A recent survey from Purdue University’s Center for Commercial Ag found that just 1% of US farmers had signed carbon contracts. Over in Europe, many small-scale farmers are skeptical about the European Union’s climate plan and point to the heavy burdens — financial and otherwise — farmers bear to capture and measure carbon.

These and other reasons, including political barriers, says Haldrup, drive the need to make regenerative agriculture simply about “good business” for the farmer versus being about taxes and legislation.

“This is about more than just carbon credits,” he says. “It’s a wider play in order to make [carbon farming] viable and drive a whole regenerative movement.”

The Agreena team. Image credit: Agreena

How Agreena works:

Agreena’s software platform helps farmers to plan, track and validate their transitions to regenerative agriculture practices that store soil carbon. It is primarily focused on helping farmers build a revenue stream and overcome technical barriers.

  • Upon signup, farmers use the Agreena software platform to locate their farm and various fields.
  • From there, they add in data on their existing farming practices, typically stretching back five years. Farmers manually input some of the data; other data comes from publicly available sets. “The whole point is to establish a baseline,” says Haldrup. “Once that baseline is in place, we have a firm starting point, very specifically on that field.”
  • Farmers can then use the Agreena software to simulate different strategies to calculate potential revenue streams from different cultivation activities. For example, they might test what would happen if they implemented cover cropping or combined that practice with reduced tillage.
  • After picking a strategy and implementing regenerative practices on their actual fields, farmers can update the Agreena platform throughout the year with progress.
  • After harvest, Agreena verifies the farmer’s data using satellite imagery, external data and information from onsite inspections.
  • A third-party then verifies the entire process.
  • Once the third party has verified, Agreena issues carbon credits to the farmer and can assist them with the process of selling to voluntary carbon markets.
  • Farmers sell their carbon credits to fund new machinery for regenerative agriculture, mitigate short-term yield loss, and sustain the profitability of their business so they can continue to produce food.
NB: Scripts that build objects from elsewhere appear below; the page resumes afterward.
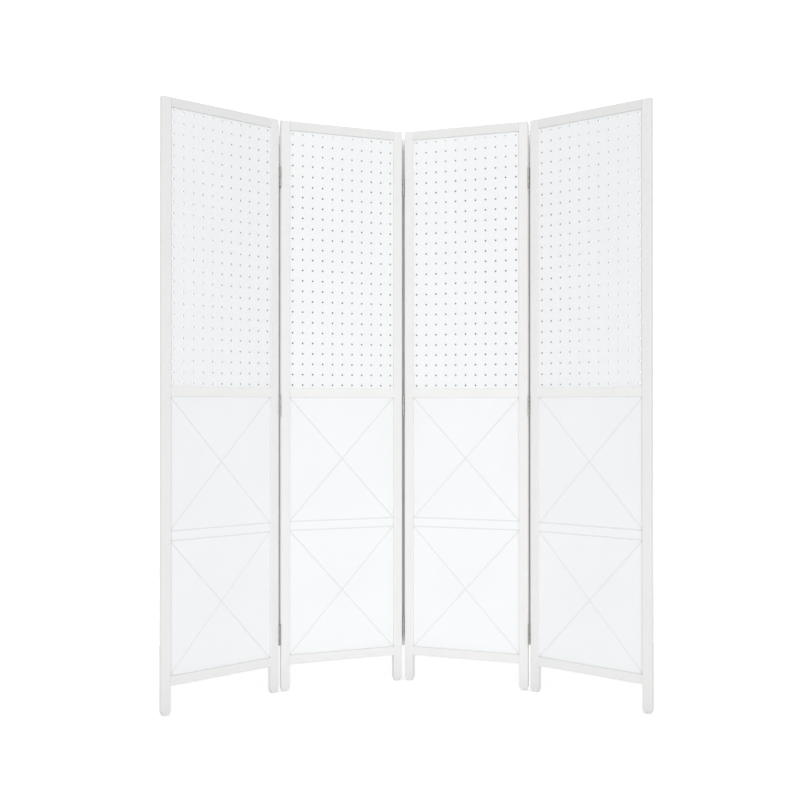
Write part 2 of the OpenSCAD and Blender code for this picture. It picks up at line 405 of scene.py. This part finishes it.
@dataclass(frozen=True)
class FramePaint:
    """Satin white sprayed on wood, with the grain showing faintly along each member."""

    colour: Colour = (0.845, 0.845, 0.838)
    roughness: float = 0.42
    roughness_spread: Span = (-0.05, 0.07)
    cloud_size: float = 0.16
    cloud_tone: float = 0.985
    grain_width: float = 2.2 * MM
    grain_length: float = 90 * MM
    grain_depth: float = 0.05 * MM
    grain_span: Span = (0.3, 0.45)  # from the bottom of a furrow to its edge
    grain_tone: float = 0.97
    peel_size: float = 1.6 * MM
    peel_depth: float = 0.02 * MM
    scuff_height: float = 30 * MM
    scuff_size: float = 7 * MM
    scuff_span: Span = (0.5, 0.68)
    scuff_share: float = 0.5
    scuff_tone: float = 0.82

    def with_painted_shading(self, tone: float) -> "FramePaint":
        """Gives the same paint darker below a tone of 1, as painted shade, or lighter above it, as
        painted light.
        """
        return replace(self, colour=shade(self.colour, tone))

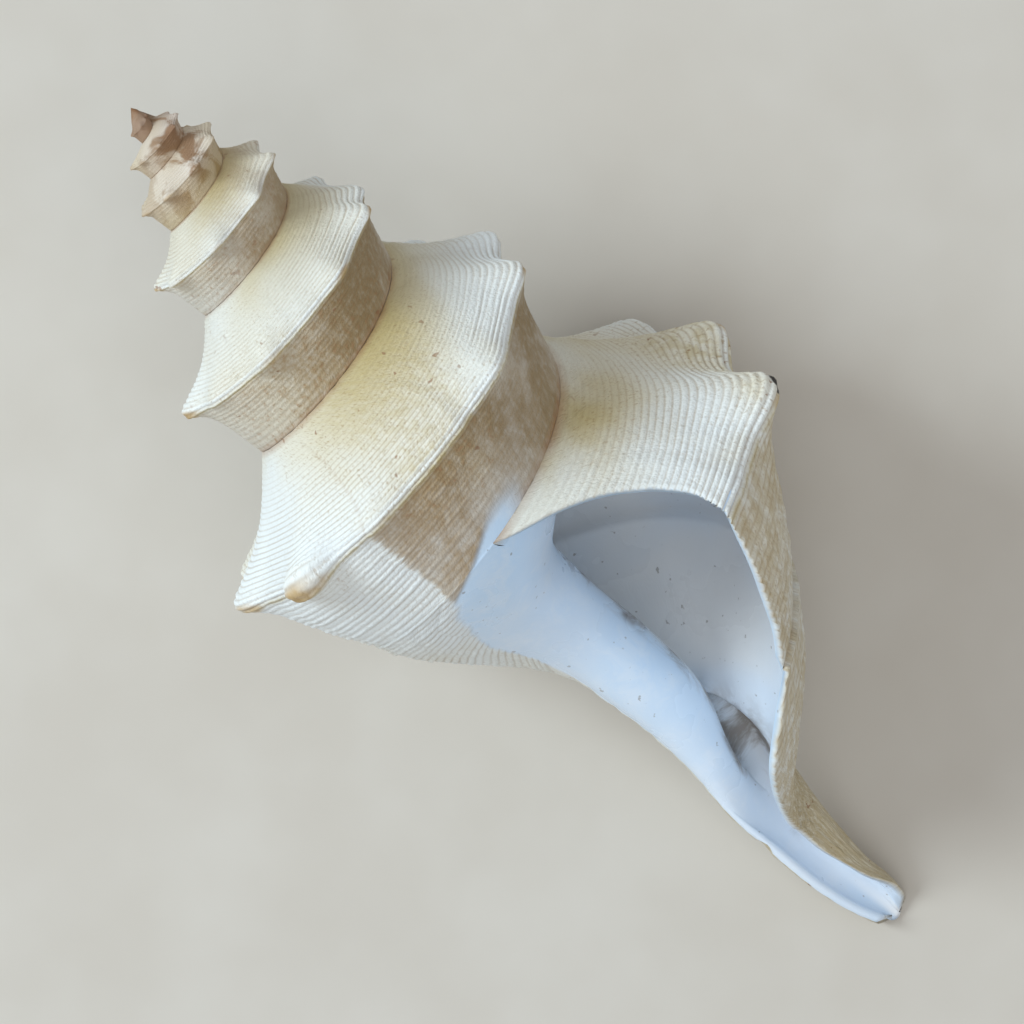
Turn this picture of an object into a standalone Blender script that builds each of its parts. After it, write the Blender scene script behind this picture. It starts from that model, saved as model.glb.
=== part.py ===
"""Whelk shell: a right-handed spiral shell with a nodular keel, a wide open mouth and a long open canal.

The outside is one spiral surface.  Every point of it has a growth angle (0 at the outer lip, negative
towards the tip of the spire) and a station across the whorl (0 upper suture, 1 lower suture, 2 end of the
base, 3 start of the canal, 4 end of the canal).  The same surface carries on inside the mouth as the
columella, and a second surface runs from the lip inwards as the inner side of the wall, so the living
chamber is a real hollow that opens at the mouth.  Lengths are millimetres until the mesh is made.
"""
import bmesh
import bpy
import numpy as np

MM = 0.001                   # metres in a millimetre

# ---- growth of the spiral (angles in degrees, 0 = the keel at the outer lip, negative = older shell)
GROWTH = 1.6                 # size of a whorl over the size of the whorl before it
TURNS = 6.3                  # whorls from the tip of the spire to the lip
POLE_SHIFT = 4.4             # how much lower the first whorls sit than even growth puts them, millimetres
LIP_BEARING = 56.0           # direction of the lip round the axis
LEFT_BEARING = -236.0        # growth angle where the wall passes the left side of the canal
MEET = -100.0                # growth angle where the canal's floor meets the wall's inner side
CAVITY_TURNS = 1.3           # how far the living chamber is kept hollow

# ---- section of a whorl at lip size: (distance from the axis, height below the pole), millimetres
SIDE_EARLY = ((22.1, 70.3), (25.8, 75.1), (30.0, 80.0), (34.4, 84.2), (38.6, 87.8), (40.6, 90.2),
              (39.6, 93.5), (38.3, 98.5), (36.9, 105.0), (35.36, 112.48))
SIDE_LAST = ((22.1, 70.3), (25.8, 75.1), (30.0, 80.0), (34.4, 84.2), (38.6, 87.8), (40.6, 90.2),
             (39.2, 93.9), (36.7, 100.0), (33.2, 106.8), (29.6, 112.48))
BASE_EARLY = ((35.36, 112.48), (32.4, 117.7), (28.6, 122.2), (24.2, 126.5), (18.8, 130.9), (13.2, 135.2),
              (8.6, 139.8), (4.6, 145.5), (1.6, 152.0), (0.0, 159.0))
BASE_LAST = ((29.6, 112.48), (25.6, 119.0), (21.4, 123.6), (16.6, 128.2), (12.4, 132.0), (8.7, 135.8),
             (5.8, 139.8), (2.8, 145.0), (0.8, 150.5), (0.0, 156.0))
SUTURE_HEIGHT = 112.48
BASE_END = 137.9             # where the base ends at lip size
BASE_LIMIT = 141.0           # the lowest that the base of a whorl ends
BASE_CUT = 158.5             # below this the base has no part in the neck
NECK_BLEND = 2.4             # how sharply the neck grows out of the base
DEEP_SHUT = 135.5            # where chamber and columella close together deep inside, at lip size
CANAL_START = 143.5
CANAL_TIP = 161.8
SCOOP = 2.6                  # how far the canal's end reaches past its edges, millimetres
KEEL = 5.0 / 9.0             # station of the keel between the two sutures
PINCH = 2.65                 # station where chamber and columella close together
OLD_SECTION = -330.0         # growth angle where the section changes from the early to the last one
LAST_SECTION = -240.0
FLOOR_FROM = 126.0           # heights between which the columella turns into the canal's floor
FLOOR_TO = 146.0
RIM_SHARE = 0.14             # share of the floor's turn that is its rim
TROUGH = 122.0               # degrees of the pipe that the floor lines

# ---- neck and canal by height: (height, left side, radius of the pipe, radius of the columella)
NECK = ((30.0, -1.7, 2.4, 1.7), (70.0, -3.8, 5.4, 3.8), (97.0, -5.2, 7.5, 5.3), (107.0, -4.2, 8.0, 5.6),
        (118.0, -2.1, 7.6, 4.75), (127.0, -1.25, 6.9, 3.1), (135.0, -1.3, 5.65, 2.5),
        (141.5, -0.6, 4.95, 1.6), (147.8, 0.2, 4.5, 0.9), (153.5, 1.3, 4.0, 0.8), (158.7, 2.9, 3.6, 0.75),
        (162.5, 4.6, 2.7, 0.7))

# ---- outer lip: extra growth of the edge at each station
LIP = ((0.0, 37.0), (0.08, 18.0), (0.16, 6.0), (0.25, -1.0), (0.35, -4.0), (0.5, -3.0), (0.8, -2.0),
       (1.0, 0.0), (1.08, 6.0), (1.2, 16.0), (1.4, 20.5), (1.6, 19.5), (1.8, 15.0), (2.0, 10.0), (2.3, 8.0),
       (2.65, 7.0), (3.0, 7.5), (3.2, 9.5), (3.4, 6.5), (3.6, -6.0), (3.8, -32.0), (4.0, -66.0))
RIM_BACK = 35.0              # degrees past the canal's left side where its end is joined up
LIP_FADE = 150.0             # degrees behind the lip where its shape has faded

# ---- nodules on the keel: (growth angle, strength), then evenly spaced back to the tip
NODULES = ((-35.0, 1.0), (-65.0, 1.0), (-89.0, 0.9), (-118.0, 0.8), (-150.0, 0.8), (-182.0, 0.8),
           (-209.0, 0.9), (-238.0, 1.0), (-275.0, 1.0), (-304.0, 0.6), (-331.0, 0.1), (-357.0, 0.7),
           (-398.0, 0.9), (-426.0, 0.9), (-462.0, 0.8), (-496.0, 0.8), (-530.0, 0.8), (-563.0, 0.8),
           (-596.0, 1.0), (-622.0, 0.5), (-661.0, 1.0), (-708.0, 0.8), (-746.0, 0.9), (-771.0, 0.7))
NODULE_STEP = 43.0
NODULE_SPREAD = 8.8
NODULE_RISE = 4.6
OLD_NODULES = 1.4            # how much stronger the nodules of the first whorls are
TIP_TAPER = 430.0            # the first degrees of growth, where the whorls start from a point
WALL = 1.7                   # thickness of the wall inside
WALL_EDGE = 0.9              # thickness at the lip
WALL_GROWS = 35.0            # degrees behind the lip where the wall has its full thickness
INNER_RELIEF = 0.35          # how much of the nodules' relief the inside has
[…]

Haldrup stresses this is a continuous process; ideally farmers are already starting simulating strategies for their next crop by the time Agreena is finished verifying the previous one.

Agreena also serves corporates hoping to buy carbon credits to offset emissions. Agrifood corporations, in particular, can use the platform to better trace the supply chains of their agricultural commodities and comply with Scope 3 requirements, says Haldrup.

Validating at scale:

Agreena says it has scaled its activities 10X since the company’s €20 million Series A raise in 2022. The Agreena platform is now available in 16 European countries and has helped transition more than 600,000 hectares, or roughly 1.5 million acres to regenerative ag practices, according Haldrup.

He says last year’s acquisition of Hummingbird Technologies has hugely boosted Agreena’s ability to scale its business.

The deal brought Hummingbird’s monitoring, reporting and verification (MRV) in-house, strengthening the validity of Agreena customers’ carbon credits.

Haldrup says the acquisition was about gaining a core IP to be able to verify carbon farming at scale.

“Farmers’ self-reported data only holds a certain quality. Being able to have market-leading, external verification at scale and using satellite imagery, data and machine learning has been hugely helpful. And not just in the terms of verification but also for helping the farmer get started. Otherwise this can be an operationally challenging process just to capture all the data.”

Addressing future challenges:

Agreena will use the Series B funding to continue building out its platform.

Broadening the data available to use is a big part of this.

“The financial service sector and the food supply chain are in dire need of better data in order to be compliant with Scope 3 targets but also for sourcing regeneratively,” says Haldrup. “Multiple food companies have set up [targets] that require transparency throughout the food supply chain. Some of the tools we have developed service some of these players. So we’re broadening out the perspective a little bit from the farmer to the wider ecosystem.”